Hey Bozito,,,Dude..please chill out..this is not a forum for every thought that comes in your have undoubtedly scared everyone else away..please...quiet now

bozito on

Joni had a chance to face her own mortality. She's wrapped up in immortality, which is obvious to her too. Painting, music, writing -- these are things humans do that reflect the world like imperfect mirrors. As self-portraits, as egos and even egoless we are still imperfect mirrors of the universe / YoniVerse. She has painted him serious, hand to chin thoughtful, silent, perhaps reclusive; is that what his music was though? Where is her painting of His Work? I'd like to see that, more, much more -- a whole series in fact. This could be the start of a great series of studies, of paintings all about Miles, which would teach her about herself and inspire her I think to dare new directions! This work is a great achievement but it is only a beginning, a necessity, a Euclidean proof, an exercise, for it shows that the subject has been mastered for getting at the inner context of the man -- but it lacks the output and input -- what we have is the thruput appearance. She worked hard to get that I believe but now she needs to work harder and dig deeper. She needs to state what the man had to work with and what he was able to accomplish with the tool he was, the self-portrait he was to music. That, she can well understand I think! Who else is qualified to paint it? I can think of no one else!! Go for it, Joni!! ~~c.gar

bozito on

Like all art, this is a self-portrait. Joni renders herself in animus blue midnight mystery,with starry highlights. It's a work, so there's a hand, like the hand signature in cave-paintings. She's honoring work.

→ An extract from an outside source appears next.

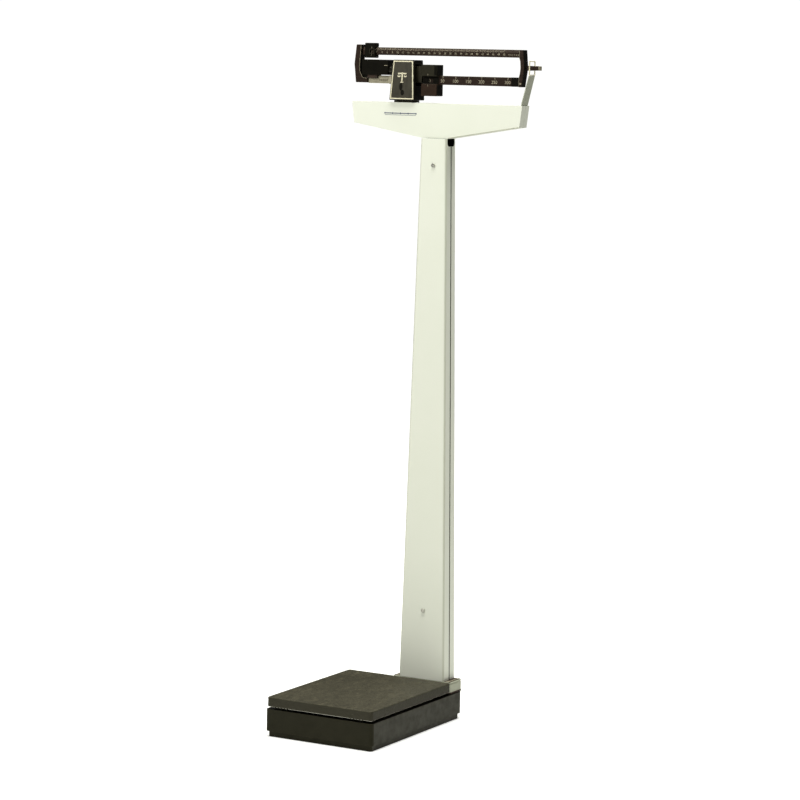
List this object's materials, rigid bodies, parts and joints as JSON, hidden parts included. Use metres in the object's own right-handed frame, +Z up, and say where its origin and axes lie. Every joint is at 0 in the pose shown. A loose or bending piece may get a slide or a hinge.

Work = Force * Distance in old physics, and here one can FEEL that the work is cerebral and cathectic; in fact, it is the driving cathexis that is the FORCE of Life that motivates the Death HONOR. Her Master is dying, or d3ad, and she is at the ROOT of the word HONOR, which is HONI, the Circle-Drawing Rain- Bringer of "The Dead Sea Scrolls Uncovered." In the old days, a CONE of stones was the way men were HONORED, and the virtue was one of the few means by which a man could raise his stature in society. But she has painted the pile of stones and cone falsely, alive. His eyes should be closed and his mouth open to show that his spirit has been fully released unto the World, imho. cigar

markseibold on

Coming from an award winning astronomy artist, I say it is a masterpiece of the universe! Like all of Joni's works. And rightfully so as Miles also was.

Rab on

I think Miles would have been thinking 'what am I thinking?'...I think.

HankD on

I really like this painting, although it's very portrait like. I just love it. And the wonderfully painted hand in the foreground, just fantastic.

Hendo on

Its like one artist did the face (excellent)and a novice did the rest.